CMU alumni and foundation recognized at annual Alumni Awards

Six Central Michigan University alumni and one foundation were recognized Sept. 6 at the annual Alumni Awards.

Founder and president of Nuspire Corp. Saylor Frase, ’98, received the Distinguished Alumni Award. Frase’s leadership landed his company on Inc. magazine’s “Fastest Growing Companies” list in 2009 and the company was named Frost & Sullivan’s “Entrepreneurial Company of the Year” in 2011.

Mary Lu Yardley, ’90, worked at CMU for more than 30 years and received the Community Recognition Award for her commitment to service after retiring.

Judy French Smith and W. Sidney Smith received the Alumni Commitment Award. The 1965 graduates both have a longtime commitment to the university, having supported CMU with a lifetime contribution of more than $1.8 million.

Mara Shorr, ’05, received the Distinguished Young Alumni Award. In 2011, she founded The Leone Co., a marketing, community relations and fundraising consulting company. Emily Pontz, ’09, received the Outstanding Recent Graduate Award.
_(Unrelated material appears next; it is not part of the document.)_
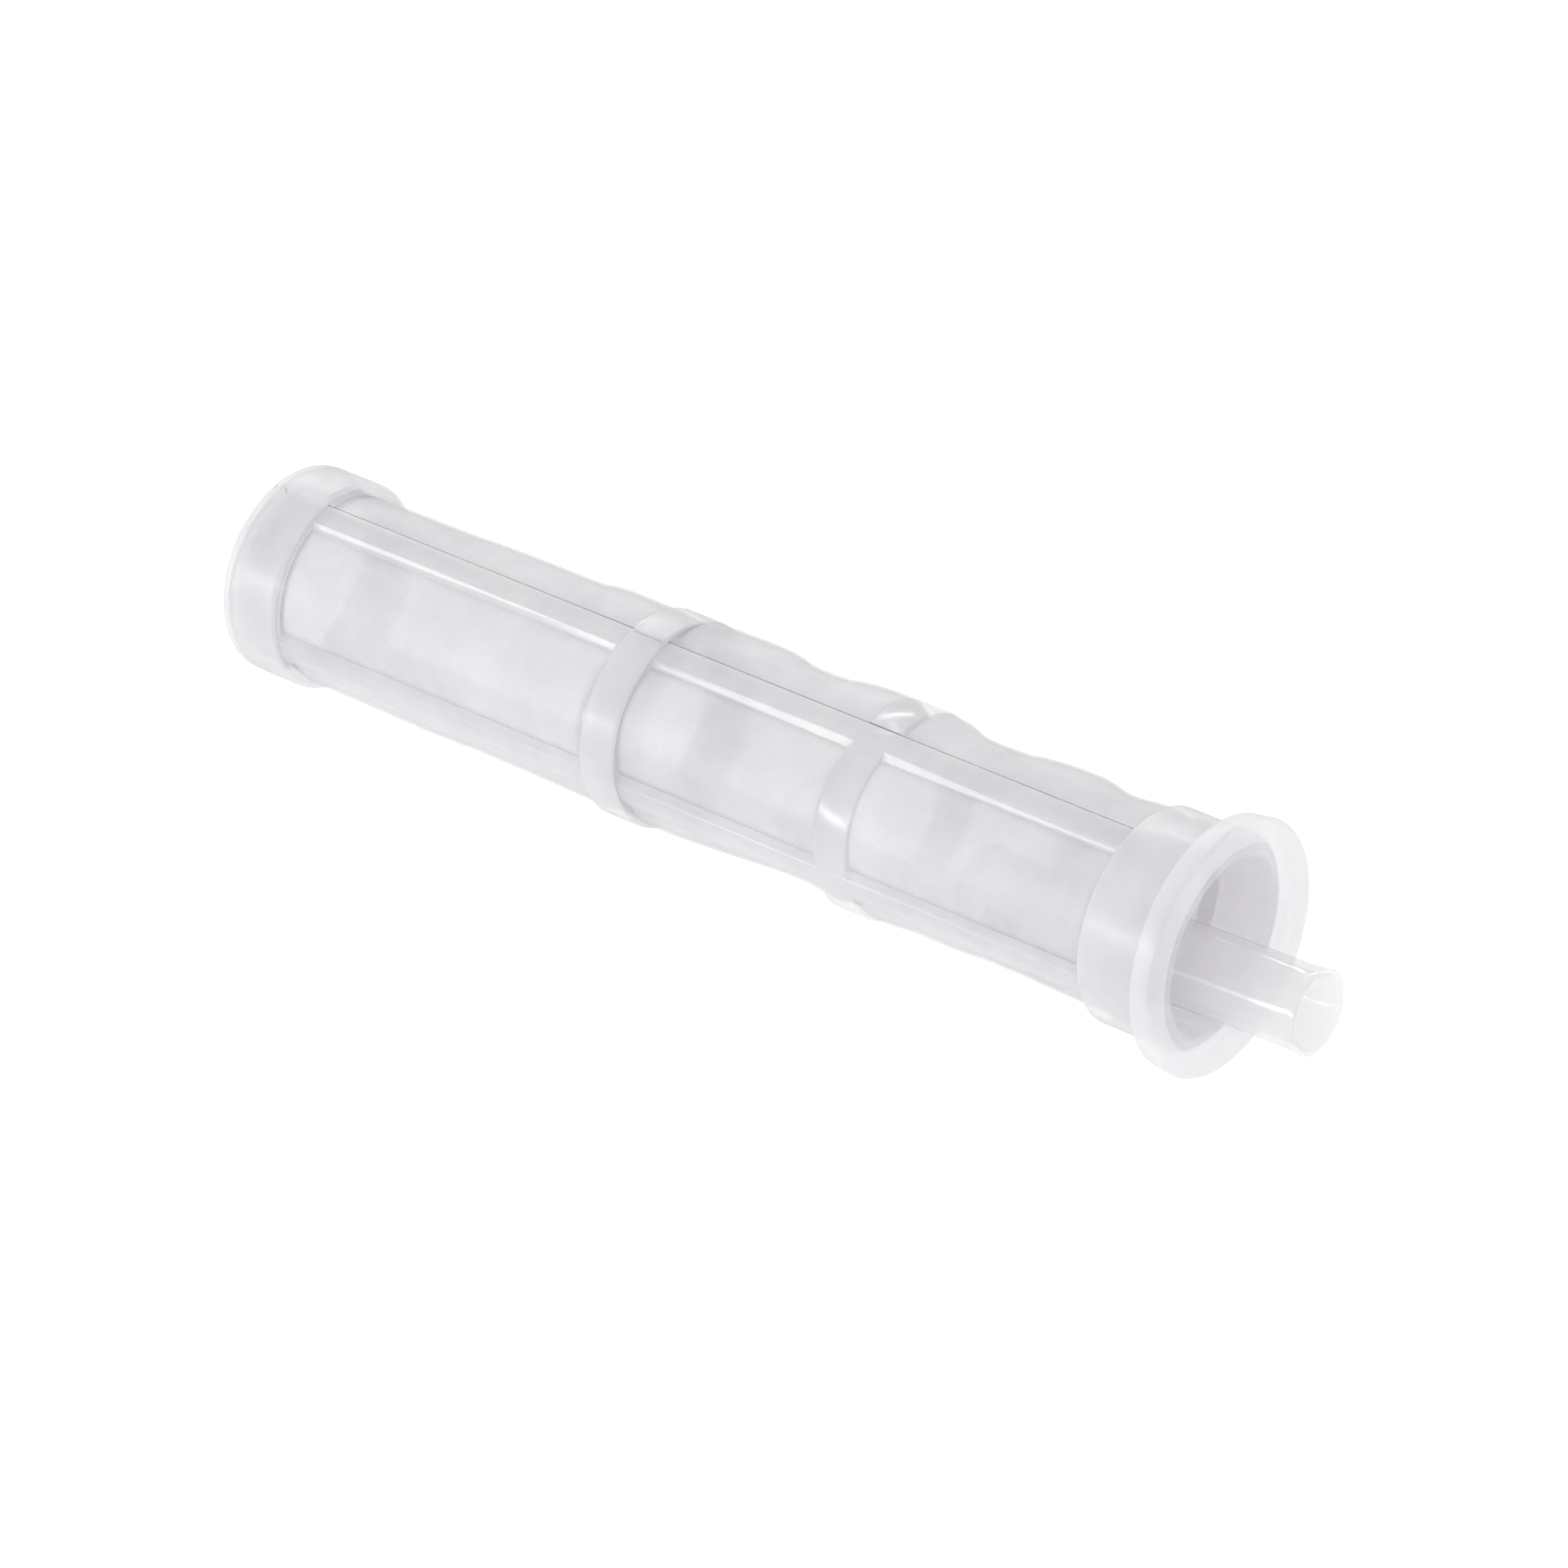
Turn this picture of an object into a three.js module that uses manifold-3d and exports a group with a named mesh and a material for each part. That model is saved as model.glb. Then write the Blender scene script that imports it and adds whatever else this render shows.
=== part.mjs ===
// A trap-filter tip for a dental saliva ejector line, lying on its side: a moulded cage in two halves,
// lined with fine nylon mesh, closed by a cap at one end and by a flanged mouth at the other. A bell-mouthed
// inlet tube stands out of the mouth, held off centre in a soft seal plug, and brings in what the mesh keeps.
//
// Units are millimetres. The filter's axis runs along X, from the closed end towards the mouth, and +Z is up.
// Stations (s) are measured along the axis from the closed end. Angles round the axis start at -Y and grow
// towards +Z. The origin is under the middle of the overall length, on the surface that the flange lies on.
import * as THREE from "three";
import Module from "manifold-3d";
import { mergeVertices } from "three/addons/utils/BufferGeometryUtils.js";

const wasm = await Module();
wasm.setup();

// ---- driving dimensions ----
const RIB_R = 8.05; // outside of the ribs
const BODY_LENGTH = 90.8; // closed end to the flange's front face
const GAP = 0.05; // running gap between pieces that touch
const EDGE = 0.2; // small rounding on moulded edges
const SIDES = 40; // facets round a turned piece

// Radii of the cage.
const FAR_COLLAR_R = 8.5;
const COUPLING_R = 8.32;
const NEAR_COLLAR_R = 8.4;
const RIB_THICKNESS = 0.6;
const CAGE_BORE_R = RIB_R - RIB_THICKNESS;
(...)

She founded Hope for Huruma Foundation, a nonprofit helping children in Huruma, Kenya, with basic necessities such as food, medical supplies and schooling costs.

The Morey Foundation received the Corporate Partner Award for its support of the university. It has supported CMU through offering internships, career services activities, athletic events, alumni programs, event sponsorships, scholarships and leadership support. The organization has given more than $2 million to CMU since 1993.